*Exercise instructions*: Begin at the first line below and copy each line exactly, ending with the line where "return moved(dome, x, head_outer_y" appears.
▬▬▬
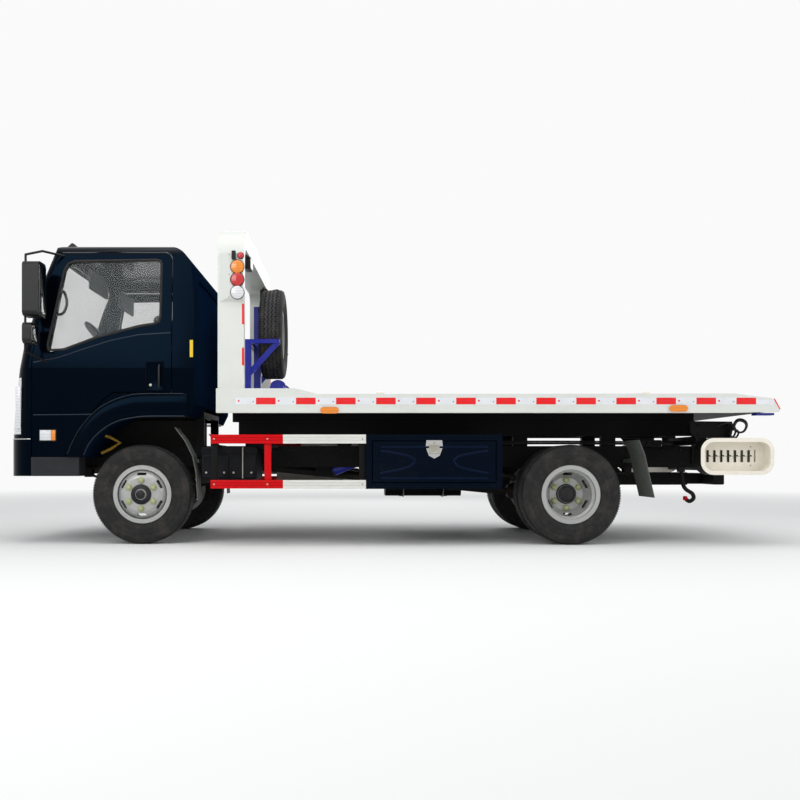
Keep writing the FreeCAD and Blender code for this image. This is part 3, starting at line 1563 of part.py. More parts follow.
def lens(x, z, radius):
    """Left lamp lens, domed outwards from the lamp box."""
    dome = turned([
        (0, 19), (radius * 0.7, 15, "arc"), (radius, 7), (radius, 0), (0, 0),
    ])
    return moved(dome, x, head_outer_y + lamp_box_reach, z)


def headboard_lamps():
    x = head_front_x - head_depth + lamp_radius + 4
    first = lamp_box_base_z + lamp_radius + 2
    pieces = [lens(x, first + index * (2 * lamp_radius - 8), lamp_radius - 5) for index in range(3)]
    pieces.append(lens(x - 20, lamp_box_top_z - 32, 28))
    return pieces


def spare_wheel(shape):
    """Turns a wheel piece to face the carrier, at the spare wheel's place."""
    copy = shape.copy()
    copy.rotate(vec(0, 0, 0), Z_AXIS, -90)
    return moved(copy, spare_x, 0, spare_z)


def spare_carrier():
    """Welded stand: middle column with the wheel's plate, and a braced frame at each side."""
    face = spare_x + wheel_offset
    back = column_x - column_width / 2
    front = column_x + column_width / 2
    foot = deck_top_z
    pieces = [
        box(back, front, -32, 32, foot, spare_z + 245),
        rod(vec(back + 5, 0, spare_z), vec(face, 0, spare_z), 118),
        box(back - 40, front + 100, -90, 90, foot, foot + 12),
    ]
    y0 = tyre_radius + 14
    y1 = y0 + 40
    upright = head_front_x - head_depth + 72
    arm_z = spare_z - 128
    for side in (-1, 1):
        a, b = side * y0, side * y1
        pieces.append(box(upright - 50, upright, a, b, foot, arm_z + 34))
        pieces.append(box(upright - 290, upright, a, b, arm_z, arm_z + 34))
        pieces.append(side_prism([
            (upright - 300, arm_z + 6), (upright - 262, arm_z + 30), (upright - 10, arm_z - 245),
            (upright - 45, arm_z - 275),
        ], side * (y0 + 12), side * (y0 + 28)))
        pieces.append(box(upright - 100, upright + 20, side * (y0 - 20), side * (y1 + 20), foot, foot + 12))
        for z in (foot + 60, arm_z):
            pieces.append(box(upright - 45, upright - 5, side * 30, a, z, z + 34))
        for z in (foot + 60, arm_z):
            pieces.append(box(min(front, upright - 45) - 5, max(front, upright - 5), -32, 32, z, z + 34))
    return fuse(pieces)


def winch():
    """Hydraulic winch on the deck: drum between two end plates, motor and gear case outside."""
    half = winch_half_width
    z = winch_z
    pieces = [
        box(winch_x - 95, winch_x + 95, -half - 30, half + 30, deck_top_z, deck_top_z + 10),
        rod(vec(winch_x, -half, z), vec(winch_x, half, z), winch_drum_radius - 22),
        rod(vec(winch_x, -half + 60, z), vec(winch_x, half - 60, z), winch_drum_radius),
        rod(vec(winch_x, half, z), vec(winch_x, half + 130, z), 62),
        rod(vec(winch_x, -half - 70, z), vec(winch_x, -half, z), 88),
    ]
    for y in (-half - 12, half):
        pieces.append(side_prism([
            (winch_x - 90, deck_top_z + 5), (winch_x - 62, z + 60), (winch_x, z + 92, "arc"),
            (winch_x + 62, z + 60), (winch_x + 90, deck_top_z + 5),
        ], y, y + 12))
    return fuse(pieces)


def ram_line():
    """Foot, direction and length of the tilt rams at rest, in side view."""
    foot = vec(ram_base_x, 0, ram_base_z)
    eye = vec(ram_eye_x, 0, ram_eye_z)
    length = (eye - foot).Length
    return foot, (eye - foot).normalize(), length


def ram_barrel():
    foot, along, length = ram_line()
    shift = vec(0, ram_y, 0)
    half = vec(0, ram_foot_half, 0)
    pieces = [
        rod(foot + shift, foot + shift + along * 70, ram_foot_half - 4),
        rod(foot + shift + along * (ram_eye_radius + 12), foot + shift + along * (length - 105),
            ram_barrel_radius),
        rod(foot + shift - half, foot + shift + half, ram_eye_radius - 4),
    ]
    solid = fuse(pieces)
    holes = [
        rod(foot + shift - half * 2, foot + shift + half * 2, 18 + running_fit),
        rod(foot + shift + along * 90, foot + shift + along * length, ram_rod_radius + running_fit),
    ]
    return cut(solid, holes)


def ram_rod():
    foot, along, length = ram_line()
    shift = vec(0, ram_y, 0)
    half = vec(0, ram_foot_half, 0)
    eye = foot + shift + along * length
    solid = fuse([
        rod(foot + shift + along * 110, eye - along * 20, ram_rod_radius),
        rod(eye - half, eye + half, ram_eye_radius - 4),
    ])
    return solid.cut(rod(eye - half * 2, eye + half * 2, 20))


def make_bed():
    save("tilt_frame", [tilt_frame()])
    save("slide_rod", [slide_rod()])
    save("slide_barrel", [slide_barrel()])
    save("bed_deck", [bed_deck()])
    save("headboard", [headboard()])
    lamps = headboard_lamps()
    save("headboard_lamps", lamps + [mirrored(lamp) for lamp in lamps])
    save("spare_tyre", [spare_wheel(tyre())])
    save("spare_rim", [spare_wheel(rim())])
    save("spare_carrier", [spare_carrier()])
    save("winch", [winch()])
    save("ram_barrels", both_sides(ram_barrel()))
    save("ram_rods", both_sides(ram_rod()))


os.makedirs("parts", exist_ok=True)
make_wheels()
make_axles()
make_chassis()
make_cab()
make_bed()
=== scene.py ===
import bpy
import math
import random
from mathutils import Matrix, Vector


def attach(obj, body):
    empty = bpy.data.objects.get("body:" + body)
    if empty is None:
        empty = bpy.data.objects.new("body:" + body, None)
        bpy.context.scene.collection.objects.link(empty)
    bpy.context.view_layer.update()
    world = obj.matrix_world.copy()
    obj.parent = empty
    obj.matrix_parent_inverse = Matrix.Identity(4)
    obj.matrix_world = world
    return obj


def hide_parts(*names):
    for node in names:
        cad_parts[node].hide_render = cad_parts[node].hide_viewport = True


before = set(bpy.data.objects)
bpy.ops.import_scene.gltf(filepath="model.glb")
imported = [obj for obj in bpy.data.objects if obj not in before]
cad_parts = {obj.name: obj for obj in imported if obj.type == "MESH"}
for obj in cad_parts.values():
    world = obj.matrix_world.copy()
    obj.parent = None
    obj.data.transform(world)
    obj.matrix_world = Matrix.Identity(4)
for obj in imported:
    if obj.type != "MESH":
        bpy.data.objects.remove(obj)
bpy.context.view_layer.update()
front_axle = 1.9225
rear_axle = -1.4375
wheel_z = 0.39
tail_x = -2.9975

# Camera: level, at knee height beside the truck's left side, looking straight across it.
bpy.ops.object.camera_add(location=(0.2225, 8.28, 0.636), rotation=(math.pi / 2, 0, math.pi))
camera = bpy.context.object
camera.data.sensor_width = 36.0
camera.data.lens = 42.12
camera.data.shift_x = 0.0525
camera.data.shift_y = 0.0788
camera.data.clip_end = 200.0
bpy.context.scene.camera = camera
bpy.context.scene.view_settings.view_transform = "Standard"


# Node helpers: each takes and gives output sockets, so a finish reads from its textures to its surface.
def linear(hex_colour):
    """sRGB hex to linear RGBA."""
    parts = [int(hex_colour[i:i + 2], 16) / 255 for i in (1, 3, 5)]
    return tuple(c / 12.92 if c <= 0.04045 else ((c + 0.055) / 1.055) ** 2.4 for c in parts) + (1.0,)


def add_node(tree, kind, links=None, **settings):
    """Adds a node, sets its properties or inputs, and links its inputs from output sockets."""
    node = tree.nodes.new("ShaderNode" + kind)
    for key, value in settings.items():
        if hasattr(node, key):
            setattr(node, key, value)
        else:
            node.inputs[key.replace("_", " ")].default_value = value
    for key, source in (links or {}).items():
        tree.links.new(source, node.inputs[key])
    return node


def maths(tree, operation, *values):
    """A Math node on sockets or numbers."""
    node = add_node(tree, "Math", operation=operation)
    for slot, value in zip(node.inputs, values):
        if isinstance(value, float):
            slot.default_value = value
        else:
            tree.links.new(value, slot)
    return node.outputs[0]


def noise(tree, where, scale, detail, roughness=0.5):
    node = add_node(tree, "TexNoise", {"Vector": where}, Scale=scale, Detail=detail, Roughness=roughness)
    return node.outputs["Fac"]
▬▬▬
*Written answer*:
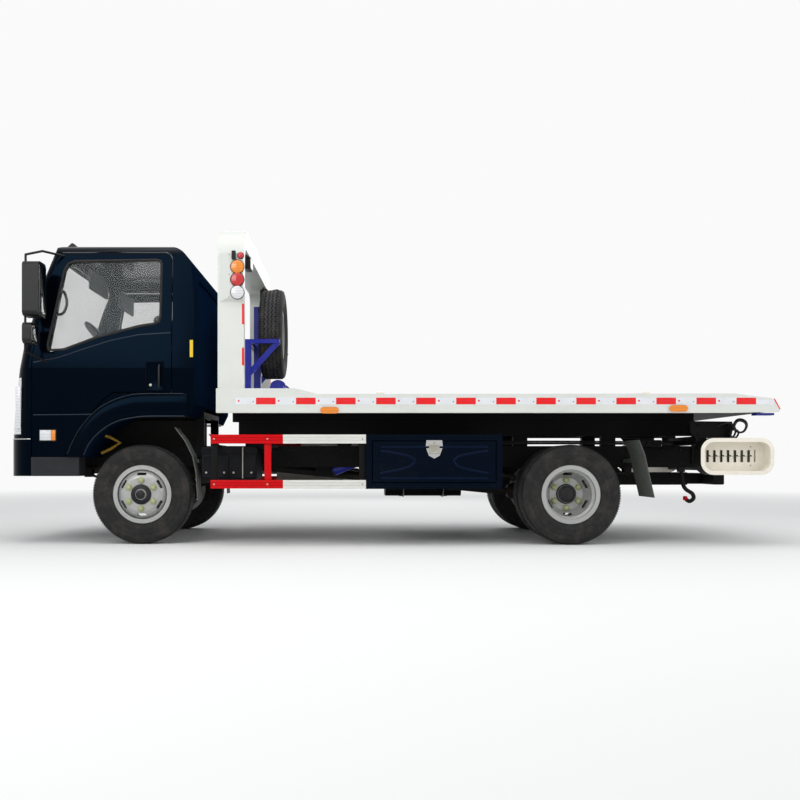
Keep writing the FreeCAD and Blender code for this image. This is part 3, starting at line 1563 of part.py. More parts follow.
def lens(x, z, radius):
    """Left lamp lens, domed outwards from the lamp box."""
    dome = turned([
        (0, 19), (radius * 0.7, 15, "arc"), (radius, 7), (radius, 0), (0, 0),
    ])
    return moved(dome, x, head_outer_y + lamp_box_reach, z)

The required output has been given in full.